Art-Kommunalka museum address: 205 October Revolution St, price of entry: 200 rubles ($6)

- At the Kolomna Pastila Museum, you can see how the famous delicacy was prepared. They bake the apples to make a puree, and then whip the mixture into solid foam using wooden paddles. The process usually takes two solid days; neither egg whites nor thickening agents are used in the preparation of pastilas.

The museum is located in Kolomna’s historical center, in a cozy wooden house full of antique furniture and intoxicating aromas – there is also an apple orchard and small production shop at the museum. Here they make pastilas by hand according to the old recipe – about 26 varieties of loose white and tight red ones. In the museum, a tea table is always set so that you may sample the pastilas. There you can buy whichever you like and bring it home for a delicious souvenir.
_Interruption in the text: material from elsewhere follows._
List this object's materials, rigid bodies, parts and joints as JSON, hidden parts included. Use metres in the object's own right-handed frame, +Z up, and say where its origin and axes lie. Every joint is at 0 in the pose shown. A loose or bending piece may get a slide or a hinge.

Kolomna Pastila museum address: 13a Posadskaya StHours of operation are from 10:00 to 22:00, ticket price: 400 rubles ($12)

 

Kolomna souvenirs

You can’t possibly leave Kolomna without grabbing a souvenir or two! Historical trinkets and sweet treats can make great gifts for friends and loved ones. Here are some suggestions:

-Ceramics from the Nikolo-Golutvin Monastery (Kolomna, Golutvinskaya St, 11 )

- A souvenir called “Kolomna verst”. In the 17th century, Tsar Alexsey Mikhailovich ordered replacements for the pillars marking the versts on the road from Moscow, to the summer palace in neighboring Kolomna. The new ones were much taller than the old ones and because of its deep rooted connotations, until this day, tall people have been called “Kolomna versts.”

- Mead from the Golden Beehive store (also known as Zolotoi Ulei) ( October Revolution St, 219-A )

- Kolomna kolacky from the Kalachnaya Museum ( 14 Zaitseva St ). But be warned! Contrary to popular belief they are not sweet, but sprinkled with flour and not powdered sugar.

- Authentic apple pastilas from the Kolomna Pastila Museum ( 13A Posadskaya St ). So good you might eat them on your trip home!